Without going into the specifics of the relevant EU Directives, the specifications include things like ‘overcrowding’, ‘unacceptable conditions’, etc.

To my mind, it is ABSOLUTELY INCONCEIVABLE that the dairy farm we saw in those pictures could possibly meet, or ever come remotely close to meeting, EU specifications on animal welfare, health and safety, hygiene, etc.
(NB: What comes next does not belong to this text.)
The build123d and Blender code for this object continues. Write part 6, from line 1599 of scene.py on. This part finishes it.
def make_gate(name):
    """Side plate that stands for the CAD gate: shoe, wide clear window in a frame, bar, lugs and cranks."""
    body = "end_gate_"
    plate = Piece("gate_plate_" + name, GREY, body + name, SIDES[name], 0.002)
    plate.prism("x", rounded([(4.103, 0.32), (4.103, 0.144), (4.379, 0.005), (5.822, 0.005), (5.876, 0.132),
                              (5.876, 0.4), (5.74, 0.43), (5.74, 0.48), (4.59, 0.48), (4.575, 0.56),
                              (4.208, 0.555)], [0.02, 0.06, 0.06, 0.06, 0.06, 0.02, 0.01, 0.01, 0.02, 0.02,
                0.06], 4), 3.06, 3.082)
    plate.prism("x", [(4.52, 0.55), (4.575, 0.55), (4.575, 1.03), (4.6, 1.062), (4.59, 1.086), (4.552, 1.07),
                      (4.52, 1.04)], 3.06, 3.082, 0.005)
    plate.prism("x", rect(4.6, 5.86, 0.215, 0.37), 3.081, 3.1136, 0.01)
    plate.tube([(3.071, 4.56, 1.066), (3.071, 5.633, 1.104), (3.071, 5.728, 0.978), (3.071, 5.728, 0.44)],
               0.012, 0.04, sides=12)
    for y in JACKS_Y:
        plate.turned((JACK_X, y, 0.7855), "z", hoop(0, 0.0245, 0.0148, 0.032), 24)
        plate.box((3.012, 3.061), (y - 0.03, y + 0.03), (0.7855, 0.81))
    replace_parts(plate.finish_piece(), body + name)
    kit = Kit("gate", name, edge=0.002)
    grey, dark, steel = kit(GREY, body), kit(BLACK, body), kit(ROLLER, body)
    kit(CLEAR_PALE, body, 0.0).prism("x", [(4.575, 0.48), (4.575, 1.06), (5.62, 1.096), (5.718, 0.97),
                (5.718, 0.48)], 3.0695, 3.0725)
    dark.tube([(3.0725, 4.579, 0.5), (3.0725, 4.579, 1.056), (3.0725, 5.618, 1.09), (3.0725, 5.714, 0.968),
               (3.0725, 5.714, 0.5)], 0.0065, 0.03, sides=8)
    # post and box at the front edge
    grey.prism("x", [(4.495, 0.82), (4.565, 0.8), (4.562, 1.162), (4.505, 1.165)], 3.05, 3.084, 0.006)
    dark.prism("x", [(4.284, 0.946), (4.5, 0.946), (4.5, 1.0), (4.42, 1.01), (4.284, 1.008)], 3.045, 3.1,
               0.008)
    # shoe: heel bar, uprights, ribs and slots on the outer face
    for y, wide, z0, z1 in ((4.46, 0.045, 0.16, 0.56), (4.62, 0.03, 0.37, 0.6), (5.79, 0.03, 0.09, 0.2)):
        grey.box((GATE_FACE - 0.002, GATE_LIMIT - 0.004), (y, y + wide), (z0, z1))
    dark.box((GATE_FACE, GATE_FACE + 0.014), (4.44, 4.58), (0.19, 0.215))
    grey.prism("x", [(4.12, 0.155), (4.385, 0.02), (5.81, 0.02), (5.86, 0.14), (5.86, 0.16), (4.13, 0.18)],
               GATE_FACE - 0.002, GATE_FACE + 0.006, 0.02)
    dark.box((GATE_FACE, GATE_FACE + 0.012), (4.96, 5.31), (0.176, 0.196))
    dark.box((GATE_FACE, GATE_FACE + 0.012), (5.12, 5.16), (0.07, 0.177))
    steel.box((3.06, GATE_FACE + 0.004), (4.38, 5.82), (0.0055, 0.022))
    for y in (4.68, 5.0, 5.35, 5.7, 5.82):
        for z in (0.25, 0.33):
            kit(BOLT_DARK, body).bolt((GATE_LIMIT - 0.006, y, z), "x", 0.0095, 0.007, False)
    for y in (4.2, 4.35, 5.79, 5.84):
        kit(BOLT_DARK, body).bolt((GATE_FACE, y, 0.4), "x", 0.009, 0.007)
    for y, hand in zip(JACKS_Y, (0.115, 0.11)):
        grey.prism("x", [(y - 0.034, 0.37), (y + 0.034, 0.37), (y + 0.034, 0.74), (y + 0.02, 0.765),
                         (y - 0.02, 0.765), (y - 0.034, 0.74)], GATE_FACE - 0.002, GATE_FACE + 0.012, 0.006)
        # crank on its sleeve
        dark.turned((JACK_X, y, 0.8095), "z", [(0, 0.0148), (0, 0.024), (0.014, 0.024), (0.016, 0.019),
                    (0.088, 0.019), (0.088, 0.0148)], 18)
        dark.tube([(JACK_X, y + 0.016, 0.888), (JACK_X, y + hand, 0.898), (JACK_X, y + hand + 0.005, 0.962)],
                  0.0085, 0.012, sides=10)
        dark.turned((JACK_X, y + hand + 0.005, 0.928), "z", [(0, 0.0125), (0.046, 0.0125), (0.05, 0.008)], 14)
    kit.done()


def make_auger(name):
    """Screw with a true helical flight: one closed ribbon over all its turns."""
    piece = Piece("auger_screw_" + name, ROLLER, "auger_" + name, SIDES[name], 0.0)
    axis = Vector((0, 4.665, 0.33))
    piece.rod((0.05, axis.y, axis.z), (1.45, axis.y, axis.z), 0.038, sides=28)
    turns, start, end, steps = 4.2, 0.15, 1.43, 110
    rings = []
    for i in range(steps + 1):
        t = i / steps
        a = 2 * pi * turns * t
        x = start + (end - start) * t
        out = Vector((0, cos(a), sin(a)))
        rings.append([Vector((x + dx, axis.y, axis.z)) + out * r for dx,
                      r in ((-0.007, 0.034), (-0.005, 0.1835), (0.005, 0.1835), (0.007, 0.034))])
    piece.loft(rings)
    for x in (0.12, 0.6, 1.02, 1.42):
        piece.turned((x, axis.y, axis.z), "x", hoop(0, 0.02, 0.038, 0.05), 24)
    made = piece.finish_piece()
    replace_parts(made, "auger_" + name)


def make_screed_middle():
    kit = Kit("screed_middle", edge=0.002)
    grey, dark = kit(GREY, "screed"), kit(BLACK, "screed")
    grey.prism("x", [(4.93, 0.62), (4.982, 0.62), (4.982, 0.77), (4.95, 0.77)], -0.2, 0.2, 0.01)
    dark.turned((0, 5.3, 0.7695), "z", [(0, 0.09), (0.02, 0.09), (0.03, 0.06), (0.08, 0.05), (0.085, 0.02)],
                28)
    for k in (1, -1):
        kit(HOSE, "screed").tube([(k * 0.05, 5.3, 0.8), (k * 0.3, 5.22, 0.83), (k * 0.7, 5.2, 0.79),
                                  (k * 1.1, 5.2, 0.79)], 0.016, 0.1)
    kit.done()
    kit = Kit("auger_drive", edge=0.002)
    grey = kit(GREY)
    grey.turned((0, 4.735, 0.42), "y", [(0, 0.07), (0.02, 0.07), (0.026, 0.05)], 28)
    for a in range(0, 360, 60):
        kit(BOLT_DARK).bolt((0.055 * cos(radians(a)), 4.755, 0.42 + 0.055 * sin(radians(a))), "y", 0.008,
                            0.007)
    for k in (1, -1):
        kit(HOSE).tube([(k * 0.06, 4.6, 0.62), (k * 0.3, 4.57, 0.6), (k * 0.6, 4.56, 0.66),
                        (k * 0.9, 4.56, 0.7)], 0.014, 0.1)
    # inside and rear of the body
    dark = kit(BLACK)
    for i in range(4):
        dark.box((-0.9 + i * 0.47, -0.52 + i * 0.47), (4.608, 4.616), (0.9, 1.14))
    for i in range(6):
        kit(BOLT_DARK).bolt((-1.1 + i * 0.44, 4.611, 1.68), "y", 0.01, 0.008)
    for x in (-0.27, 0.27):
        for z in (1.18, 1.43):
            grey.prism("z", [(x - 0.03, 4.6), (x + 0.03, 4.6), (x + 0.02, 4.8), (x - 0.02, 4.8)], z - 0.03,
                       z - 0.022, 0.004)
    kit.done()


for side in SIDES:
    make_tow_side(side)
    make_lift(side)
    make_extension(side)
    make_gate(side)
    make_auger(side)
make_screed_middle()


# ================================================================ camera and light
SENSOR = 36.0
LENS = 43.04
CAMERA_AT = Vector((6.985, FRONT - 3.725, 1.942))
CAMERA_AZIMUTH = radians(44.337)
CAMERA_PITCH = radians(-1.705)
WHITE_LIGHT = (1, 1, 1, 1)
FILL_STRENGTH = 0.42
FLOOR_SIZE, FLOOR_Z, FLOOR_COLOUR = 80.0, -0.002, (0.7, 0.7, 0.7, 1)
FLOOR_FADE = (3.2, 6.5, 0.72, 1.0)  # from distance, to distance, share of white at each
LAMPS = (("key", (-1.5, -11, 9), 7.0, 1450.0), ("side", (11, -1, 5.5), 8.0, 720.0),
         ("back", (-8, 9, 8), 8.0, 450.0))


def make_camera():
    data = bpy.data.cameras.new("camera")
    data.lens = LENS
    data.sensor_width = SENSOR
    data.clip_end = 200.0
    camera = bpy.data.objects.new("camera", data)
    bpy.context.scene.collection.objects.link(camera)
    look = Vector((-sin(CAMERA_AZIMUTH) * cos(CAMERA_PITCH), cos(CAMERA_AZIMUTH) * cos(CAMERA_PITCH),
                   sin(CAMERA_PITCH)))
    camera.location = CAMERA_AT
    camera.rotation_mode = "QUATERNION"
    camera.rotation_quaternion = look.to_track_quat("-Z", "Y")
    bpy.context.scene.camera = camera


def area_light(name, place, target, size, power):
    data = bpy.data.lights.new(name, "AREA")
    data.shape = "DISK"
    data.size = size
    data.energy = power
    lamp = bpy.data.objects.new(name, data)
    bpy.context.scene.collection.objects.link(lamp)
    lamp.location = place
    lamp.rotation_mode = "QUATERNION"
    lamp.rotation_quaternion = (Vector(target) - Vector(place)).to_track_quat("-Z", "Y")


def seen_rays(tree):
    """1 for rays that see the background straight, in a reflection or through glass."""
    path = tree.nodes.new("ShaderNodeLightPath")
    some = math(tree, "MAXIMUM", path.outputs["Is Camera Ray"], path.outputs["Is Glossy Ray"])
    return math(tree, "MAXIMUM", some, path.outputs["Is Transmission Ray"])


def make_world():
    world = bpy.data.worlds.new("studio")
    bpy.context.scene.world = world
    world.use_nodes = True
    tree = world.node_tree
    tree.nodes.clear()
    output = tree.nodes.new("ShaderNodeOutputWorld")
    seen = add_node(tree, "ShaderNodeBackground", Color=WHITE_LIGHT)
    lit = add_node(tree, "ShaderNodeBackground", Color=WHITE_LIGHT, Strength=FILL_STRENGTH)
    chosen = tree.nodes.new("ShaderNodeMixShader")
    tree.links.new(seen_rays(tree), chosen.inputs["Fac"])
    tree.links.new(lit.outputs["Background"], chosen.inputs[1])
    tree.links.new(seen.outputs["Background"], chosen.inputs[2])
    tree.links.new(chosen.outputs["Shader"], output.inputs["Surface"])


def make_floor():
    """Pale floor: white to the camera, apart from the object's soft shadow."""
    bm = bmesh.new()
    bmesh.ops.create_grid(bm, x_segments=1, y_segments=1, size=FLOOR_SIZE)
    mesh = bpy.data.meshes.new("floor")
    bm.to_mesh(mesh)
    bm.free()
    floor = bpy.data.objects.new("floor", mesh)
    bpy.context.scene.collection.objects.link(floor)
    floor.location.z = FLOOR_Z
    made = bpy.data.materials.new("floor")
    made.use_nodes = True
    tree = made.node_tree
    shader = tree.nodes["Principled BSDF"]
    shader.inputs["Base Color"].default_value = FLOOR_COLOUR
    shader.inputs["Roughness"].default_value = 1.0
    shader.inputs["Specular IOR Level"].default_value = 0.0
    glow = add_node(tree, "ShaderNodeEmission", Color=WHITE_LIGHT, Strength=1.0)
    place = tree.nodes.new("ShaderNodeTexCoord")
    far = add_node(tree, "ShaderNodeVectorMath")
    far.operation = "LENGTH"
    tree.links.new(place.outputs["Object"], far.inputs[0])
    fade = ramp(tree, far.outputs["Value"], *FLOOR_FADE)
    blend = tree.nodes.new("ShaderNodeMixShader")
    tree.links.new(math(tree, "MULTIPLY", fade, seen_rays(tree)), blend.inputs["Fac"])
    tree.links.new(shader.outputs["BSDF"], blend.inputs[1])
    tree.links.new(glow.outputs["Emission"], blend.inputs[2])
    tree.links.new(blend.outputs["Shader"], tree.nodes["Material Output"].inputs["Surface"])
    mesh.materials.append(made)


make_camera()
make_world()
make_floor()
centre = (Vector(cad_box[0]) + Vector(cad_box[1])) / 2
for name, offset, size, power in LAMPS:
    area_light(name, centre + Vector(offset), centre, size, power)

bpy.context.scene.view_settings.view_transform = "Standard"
Heck, it probably wouldn’t even meet the criteria established by the Black Hole of Calcutta in 1756…

And even if this is a temporary situation brought about by those unfortunate circumstances… as far as I can see, it doesn’t make it any less of an animal welfare/hygiene emergency.

Yet the Veterinary Department and Animal Welfare Secretariat seem to see no problem with the same farm continuing its operations, even in conditions that are not merely squalid, but also plainly in breach of EU standards (note; not to say ‘illegal’, because to be fair it depends on whether the Directives have been implemented).
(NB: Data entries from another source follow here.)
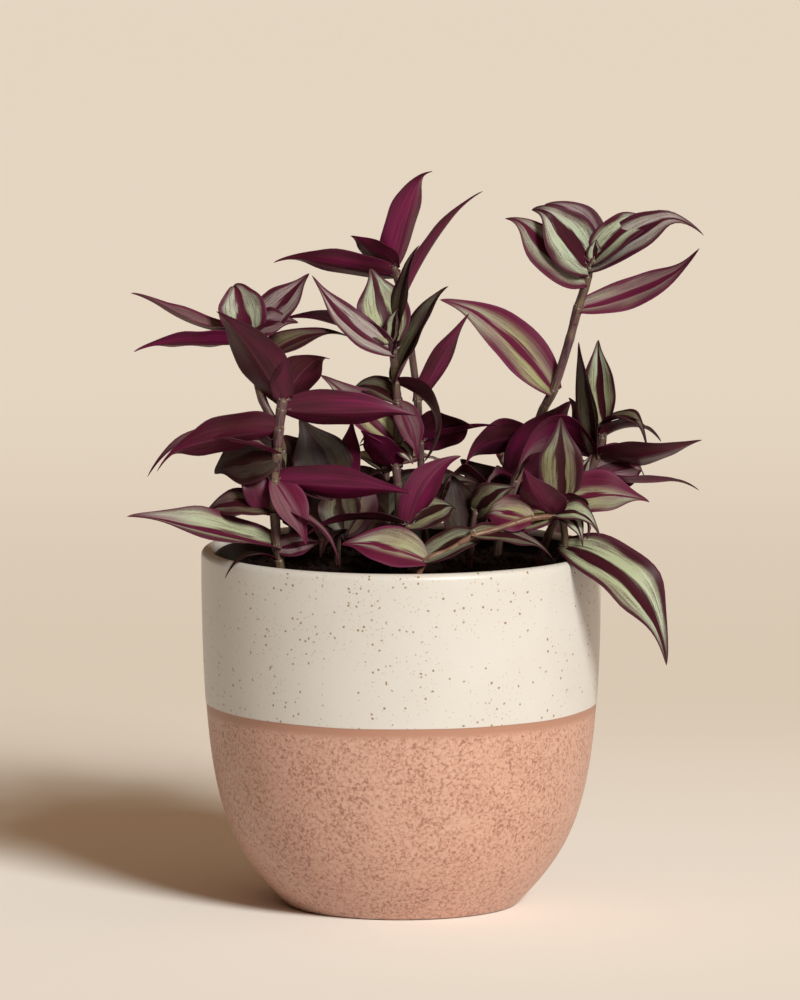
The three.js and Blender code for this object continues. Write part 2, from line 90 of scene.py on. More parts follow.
# A skin over a grid of rings: quads between neighbours round and along, and one flat face to
# close each end. Each corner's UV is the share round the ring and the row's own value, so the
# pattern meets at the seam.
def skin(grid, rowValues, roundValues=None):
    rows, ring = grid.shape[:2]
    row, column = np.meshgrid(np.arange(rows - 1), np.arange(ring), indexing="ij")
    row, column = row.ravel(), column.ravel()
    after = column + 1
    corners = [(row, column), (row, after), (row + 1, after), (row + 1, column)]
    quads = np.stack([r * ring + c % ring for r, c in corners], axis=1)
    around = np.arange(ring + 1) / ring if roundValues is None else roundValues
    uv = np.stack([np.stack([around[c], rowValues[r]], axis=1) for r, c in corners], axis=1)
    faces, uvs = quads.tolist(), [uv.reshape(-1, 2)]
    columns = np.arange(ring)
    for closing, end in (columns[::-1], 0), (columns, rows - 1):
        faces.append((end * ring + closing).tolist())
        uvs.append(np.stack([around[closing], np.full(ring, rowValues[end])], axis=1))
    return {"places": grid.reshape(-1, 3), "faces": faces, "uv": np.vstack(uvs),
            "slots": np.zeros(len(faces), int), "columns": column}


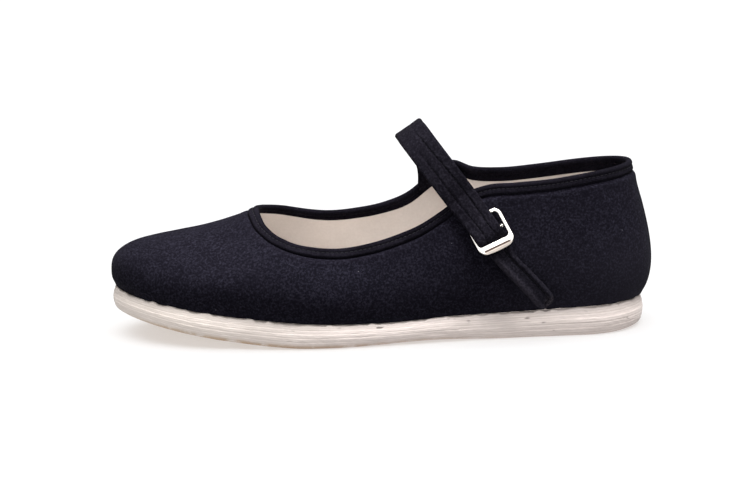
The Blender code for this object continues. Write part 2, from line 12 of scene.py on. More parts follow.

Effectively, what this means is that those standards are just not being applied at all. Even allowing for the fact that the new owners have been ordered to clean up their act… it is clear that the authorities are not genuinely interested in reaching or maintaining those standards in the first place. ‘As long as the milk is OK’… anything goes. And if the European Commission one day decides to poke its nose into Malta’s dairy sector… oh, then we’ll organise a few ‘surprise inspections’ to keep them happy.

Come on. If there was one positive thing about joining the EU in the first place, it was surely that our standards would be elevated across the board.

And yet – in dairy farms, if not everywhere else – it seems that standards have plummeted through the floor since dark, distant, dreary 1980s.  We probably conformed to EU Directives more back then, than we do today.

Ah well. Now that I think about it… I’ve decided not to order that Cappucino after all. Safe or unsafe, the mere thought of that frothy milk having come from the udders of those… THINGS… has kind of put me off.

So I’ll have an espresso instead – no milk – and… hmm… can I have a look at the cheese board, please?